Depuis jeudi 1er octobre, le gouvernement a lancé une campagne. Elle vise à valoriser les produits locaux. Pourtant, cette campagne ne suffira pas à mettre fin aux produits importés.
Les Béninois détestent les produits Made in Benin. Le cinglant constat a été fait par la ministre de l’industrie et du commerce, Shadiya Alimatou Assouman, à l’occasion du lancement officiel du « Mois du consommons local ». Pour la ministre, « le Béninois place au premier rang de ses choix les produits importés ». Venant de la ministre chargée de défendre la consommation locale, il y a de quoi se résigner. Visiblement, c’est ce que ne veut pas faire le gouvernement. Il décide de consacrer tout le mois d’octobre à la consommation locale. Les populations sont ainsi encouragées à jeter leur dévolu sur les produits fabriqués par les Béninois, fabriqués au Bénin. « C’est le mois de la révélation de tous nos produits locaux », insiste la ministre Assouman.
En consacrant tout un mois à la consommation locale, le gouvernement veut démontrer combien il est important que les populations pensent d’abord Bénin lorsqu’elles veulent consommer. « Nous devons aimer les produits locaux », exhorte Shadiya Alimatou Assouman. Il est en effet difficile pour les éleveurs de poulets et de lapins de faire de bons chiffres d’affaires si les populations mangent des poulets importés. La liste est longue.
Montrer l’exemple
Le Bénin est tellement champion dans l’importation qu’il finit par écouler chez ses voisins le surplus de produits. On appelle cela la réexportation, un mot bien connu au sein de l’Institut national de la statistique et de l’analyse économique (INSAE). D’après l’institut, les importations de marchandises ont connu une baisse au deuxième trimestre de l’année 2020. Elles représentent tout de même plus de 280 milliards, comparées au plus de 111 milliards d’exportations dans la même période. Selon la ministre Assouman, ne pas consommer local menace l’économie. Le problème ? Depuis 1960, les différents régimes ont échoué à renverser la courbe de la supériorité de l’importation sur l’exportation.

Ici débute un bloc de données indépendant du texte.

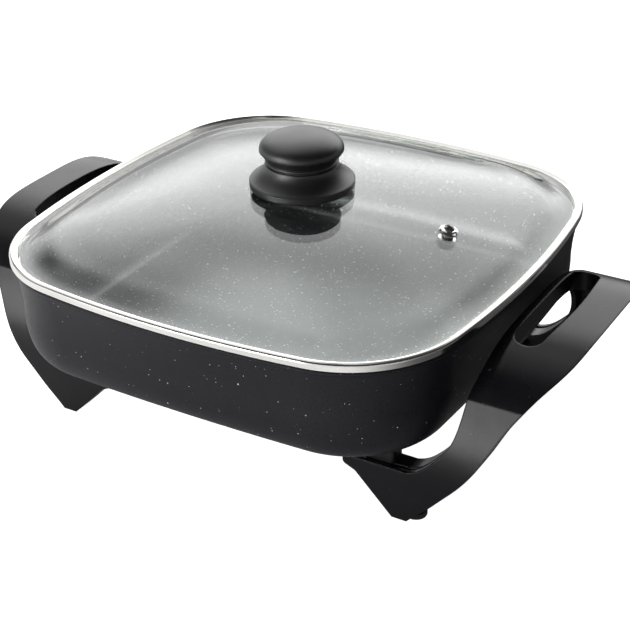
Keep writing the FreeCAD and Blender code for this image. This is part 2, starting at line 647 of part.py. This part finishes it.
def knob_gasket_top():
    z = glass_top()
    top = KNOB_BASE + 1.2
    return revolve([(2.8, z), (9.3, z), (9.3, top), (2.8, top)])


# ---- write every node ----------------------------------------------------------
def build():
    nodes = {
        "pan": pan(),
        "heating_element": element_path(4.0),
        "terminal_pins": terminal_pins(),
        "terminal_insulators": terminal_insulators(),
        "socket_shroud": socket_shroud(),
        "shroud_screws": shroud_screws(),
        "earth_contact": earth_contact(),
        "handle_spacers": four_corners(handle_spacer, SPACER_X, SPACER_Y),
        "handle_screws": four_corners(handle_screw, SPACER_X, SPACER_Y),
        "handle_washers": four_corners(handle_washer, SPACER_X, SPACER_Y),
        "grip_cover_screws": four_corners(grip_screw, GRIP_SCREW[0], GRIP_SCREW[1]),
        "foot_front_right": foot(FOOT_X, -FOOT_Y),
        "foot_back_right": foot(FOOT_X, FOOT_Y),
        "foot_front_left": foot(-FOOT_X, -FOOT_Y),
        "foot_back_left": foot(-FOOT_X, FOOT_Y),
        "lid_glass": lid_glass(),
        "lid_rim": lid_rim(),
        "vent_eyelet": vent_eyelet(),
        "vent_gasket": vent_gasket(),
        "knob_cap": knob_cap(),
        "knob_skirt": knob_skirt(),
        "knob_insert": knob_insert(),
        "knob_screw": knob_screw(),
        "knob_washer": knob_washer(),
        "knob_gasket_top": knob_gasket_top(),
        "knob_gasket_bottom": knob_gasket_bottom(),
    }
    right = handle()
    cover = grip_cover()
    nodes["handle_right"] = right
    nodes["handle_left"] = mirrored_x(right)
    nodes["grip_cover_right"] = cover
    nodes["grip_cover_left"] = mirrored_x(cover)
    return nodes


for node_name, node_shape in build().items():
    save(node_name, node_shape)
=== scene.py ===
"""Electric skillet: materials, table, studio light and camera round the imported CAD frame, in metres."""
import bpy
import math
from mathutils import Matrix, Vector

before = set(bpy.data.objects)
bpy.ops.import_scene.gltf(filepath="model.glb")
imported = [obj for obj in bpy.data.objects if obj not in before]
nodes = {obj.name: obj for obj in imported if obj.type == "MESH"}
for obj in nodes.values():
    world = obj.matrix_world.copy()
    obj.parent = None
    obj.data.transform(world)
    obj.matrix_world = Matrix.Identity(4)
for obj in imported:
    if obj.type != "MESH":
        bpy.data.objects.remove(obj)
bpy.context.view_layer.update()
scene = bpy.context.scene

WHITE = (1.0, 1.0, 1.0)
BLACK = (0.0, 0.0, 0.0)

# ---- camera values ---------------------------------------------------------------
CAMERA_PLACE = Vector((0.4592, -0.7537, 0.5470))
AZIMUTH = math.radians(30.92)       # from the front towards the right
ELEVATION = math.radians(29.03)
ROLL = math.radians(-0.98)
LENS, SENSOR = 86.35, 36.0          # mm
NEAREST, FARTHEST = 0.05, 50.0      # clipping

# ---- studio values: light levels, where the white background is 1.0 ----------------
SWEEP = 0.75                        # low glow all round
SCREEN = 2.6                        # big soft screen behind the object
OVERHEAD = 1.0                      # patch above, to the left
LEFT_PATCH = 0.3                    # faint patch at the left
FRONT_STRIP = 7.5                   # small bright patch, low and in front on the left
ROOM = 0.035                        # everything else
TABLE_GLOW = 0.5                    # painted light: glow on the table's left side, as reflections see it
TABLE_LIFT = 0.85                   # lifts the table to white for the camera
TABLE_SIZE = 14.0
TABLE_GAP = 0.0004                  # keeps the table's face clear of the rubber feet

# ---- coating values --------------------------------------------------------------
INWARD = -0.01                      # inside the pan, a wall's normal dotted with its place is under this
UPWARD = 0.3                        # the pan's floor has normals whose height is over this
LIP_FROM = 0.100                    # above this height, upward faces belong to the lip


# ---- node helpers ----------------------------------------------------------------
class Graph:
    """Short calls that add nodes to a tree; each takes sockets, numbers or colours as its inputs."""

    def __init__(self, tree, coord):
        self.tree = tree
        self.coord = self.node("ShaderNodeTexCoord").outputs[coord]

    def node(self, kind):
        return self.tree.nodes.new(kind)

    def link(self, a, b):
        self.tree.links.new(a, b)

    def put(self, socket, value):
        if isinstance(value, bpy.types.NodeSocket):
            self.link(value, socket)
        elif isinstance(value, tuple) and socket.type == "RGBA":
            socket.default_value = (*value, 1.0)
        else:
            socket.default_value = value

    def math(self, op, a, b=0.0, c=0.0, clamp=False):
        n = self.node("ShaderNodeMath")
        n.operation = op
        n.use_clamp = clamp
        for socket, value in zip(n.inputs, (a, b, c)):
            self.put(socket, value)
        return n.outputs[0]

    def product(self, *factors):
        total = factors[0]
        for factor in factors[1:]:
            total = self.math("MULTIPLY", total, factor)
        return total

    def vmath(self, op, a, b=BLACK):
        n = self.node("ShaderNodeVectorMath")
        n.operation = op
        self.put(n.inputs[0], a)
        self.put(n.inputs[1], b)
        return n.outputs["Value" if op in ("DOT_PRODUCT", "LENGTH") else "Vector"]

    def split(self, vector):
        n = self.node("ShaderNodeSeparateXYZ")
        self.put(n.inputs[0], vector)
        return n.outputs

    def noise(self, scale, detail=3.0, rough=0.5, vector=None):
        n = self.node("ShaderNodeTexNoise")
        self.put(n.inputs["Vector"], vector or self.coord)
        n.inputs["Scale"].default_value = scale
        n.inputs["Detail"].default_value = detail
        n.inputs["Roughness"].default_value = rough
        return n.outputs["Fac"]

    def cells(self, scale, vector):
        """The distance to the nearest cell's point, and a colour that is random for each cell."""
        n = self.node("ShaderNodeTexVoronoi")
        self.put(n.inputs["Vector"], vector)
        n.inputs["Scale"].default_value = scale
        return n.outputs["Distance"], n.outputs["Color"]

    def ramp(self, value, start, end, low=0.0, high=1.0):
        """A smooth step from low, at start, to high, at end."""
        n = self.node("ShaderNodeMapRange")
        n.interpolation_type = "SMOOTHSTEP"
        for socket, given in zip(n.inputs, (value, start, end, low, high)):
            self.put(socket, given)
        return n.outputs[0]

    def spread(self, noise, low=0.0, high=1.0):
        """The middle of a noise's range, 0.3 to 0.7, spread over low to high."""
        return self.ramp(noise, 0.3, 0.7, low, high)

    def mix(self, share, a, b):
        n = self.node("ShaderNodeMix")
        n.data_type = "RGBA"
        factor, first_colour, second_colour = n.inputs[0], n.inputs[6], n.inputs[7]
        self.put(factor, share)
        self.put(first_colour, a)
        self.put(second_colour, b)
        return n.outputs[2]

    def camera_ray(self):
        return self.node("ShaderNodeLightPath").outputs["Is Camera Ray"]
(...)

A son avènement, le régime de la rupture a mis en place les Agences Territoriales de Développement Agricole (ATDA). Leur objectif est de promouvoir les filières agricoles. Il revient alors aux populations de consommer les produits locaux s’ils arrivent sur le marché. S’ils sont consommés, ce sont bien des entrées d’argent pour le Bénin. La Covid-19 a montré combien il était important d’avoir des entreprises sur son territoire, au lieu de commander des produits de l’extérieur. L’exemple des masques venus de la Chine. C’est pour cela que le gouvernement ne doit pas s’arrêter à un seul mois du consommons local. Il doit poser des actes dans le sens du consommons local afin que les populations suivent la dynamique.
Subventions, protectionnisme
Mais le consommer local doit aller au-delà des produits que nous mangeons et buvons. Les populations peuvent visiter des lieux touristiques du Bénin. Elles peuvent faire recours aux meubles fabriqués au Bénin, ne plus surtout avoir honte de parler sa propre langue. Il ne s’agit nullement de renier ce qui vient d’ailleurs mais de consommer ce qui est de chez soi et d’en offrir aussi à l’étranger. Pour parvenir à consommer local, il faut ce déclic, comme l’a esquissé l’activiste Sandra Idoussou dans une chronique dans le journal La Nation, mercredi 23 septembre. « Regardez vos meubles, rideaux, votre habillement, votre coiffure si vous êtes une femme, le type de musique ou l’émission télévisée que vous suivez en ce moment. Rappelez-vous les produits utilisés ce matin dans votre salle de bain », écrit-elle. Elle ajoute que consommer local n’est pas un signe de pauvreté.
Le gouvernement vient de donner le ton de la consommation locale. Il doit le matérialiser en subventionnant les nombreux artisans et entrepreneurs qui valorisent les produits locaux. Ces acteurs ont besoin du coup de pouce du régime de la rupture, comme il le fait dans d’autres secteurs. Patrice Talon, qui a montré sa capacité à franchir le rubicond dans certains domaines, ne devrait pas hésiter à faire preuve parfois de protectionnisme. C’est à ce prix-là aussi que le consommons local aura tout son sens.